Latest version of the code: Multiscale SVD Code [Updated on 11/29/12].
Unzip in a directory, preserving the subdirectory structure. Open Matlab, go in the installation directory and run Startup_MSVD.
RunExamples contains examples for running the MSVD code, including several examples in the paper.
Important note: The code requires the DiffusionGeometry package to be properly installed, as well as the Data Sets (for running certain examples).
See the paper Approximation of points on low-dimensional manifolds via random linear projections, M. A. Iwen and M Maggioni. Preprint here.

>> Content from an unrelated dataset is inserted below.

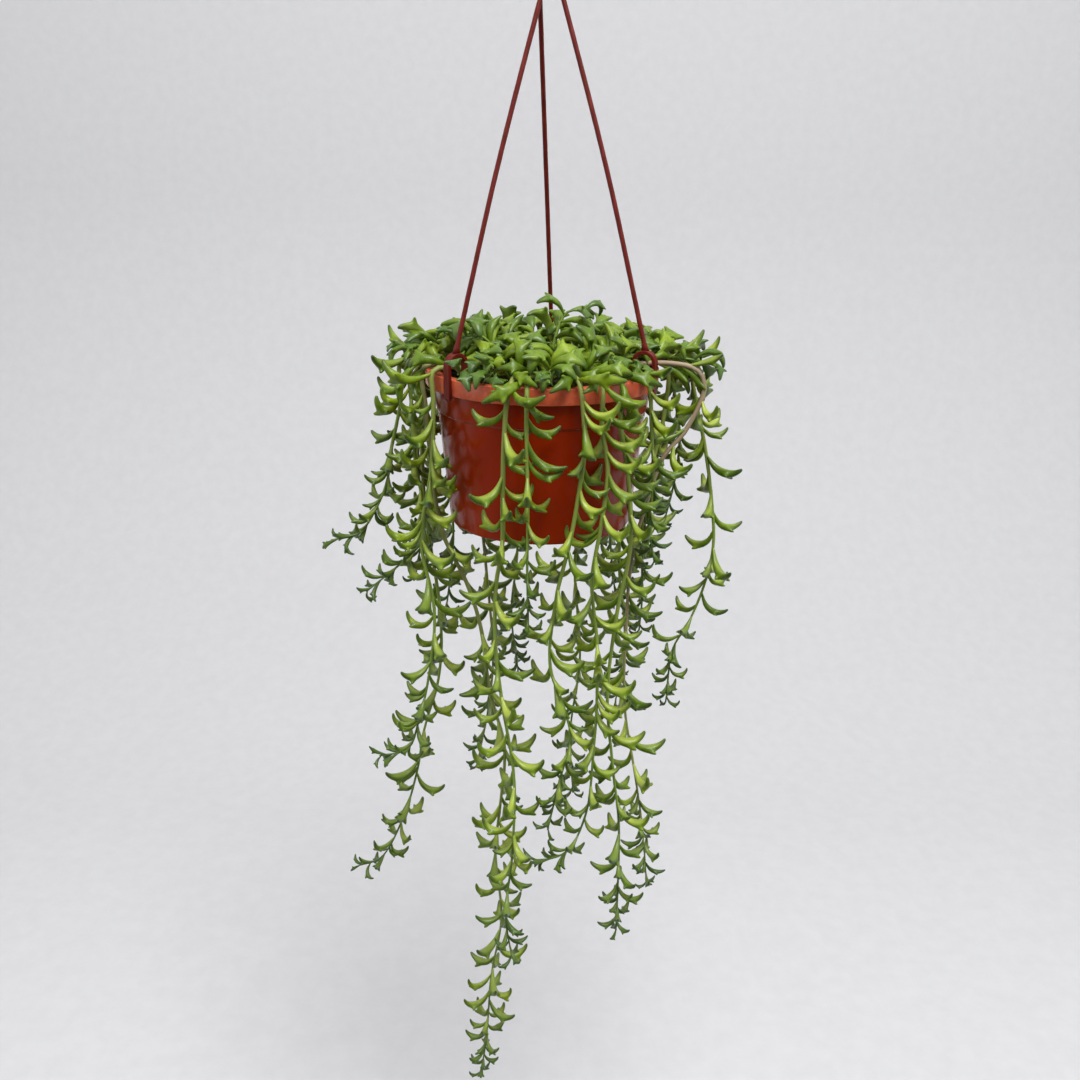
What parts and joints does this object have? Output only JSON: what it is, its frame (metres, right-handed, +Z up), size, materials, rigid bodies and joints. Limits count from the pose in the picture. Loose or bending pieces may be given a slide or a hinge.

Matlab code for Compressive Sensing inversion for GMRA.
Last version of the code: Compressive Sensing Inversion for GMRA [Updated on 6/19/13].
Note: The code requires the Diffusion toolbox and all the packages required for that (in particular, Diffusion Geometry; see the GMRA code section), and the SpaRSA toolbox for the performance comparisons
This code allows to take a black and white picture with points, and constructing an associated proximity graph, and then computing and displaying eigenvalues/eigenfunctions of the Laplacian on such graph. You need to first download and install the general code for Diffusion Geometry above and then download and install this code for running the demo I ran in class, with some images already prepared.
The script for the demo is called GraphEigenFcnsEx_01.m, and it is fairly extensively commented. I will be happy to add your own examples here!
Data Sets: Example Data Sets [Updated on 6/7/11].
I include here data sets from a variety of sources, transformed to Matlab format and typically pre-processed, for use with the Diffusion Geometry Code.
They include variations/subsets of the MNIST data base, CBCL Face Data, Science News articles (prepared by J. Solka), Yale Face B database.
Please refer to the original data on these sites if you plan to use this data, as the parts included here are only for the purpose of running examples with the packages above.
They may be installed in any directory and that directory should be added to the Matlab path, so that the packages above may find them (this works for the most recent versions of Matlab).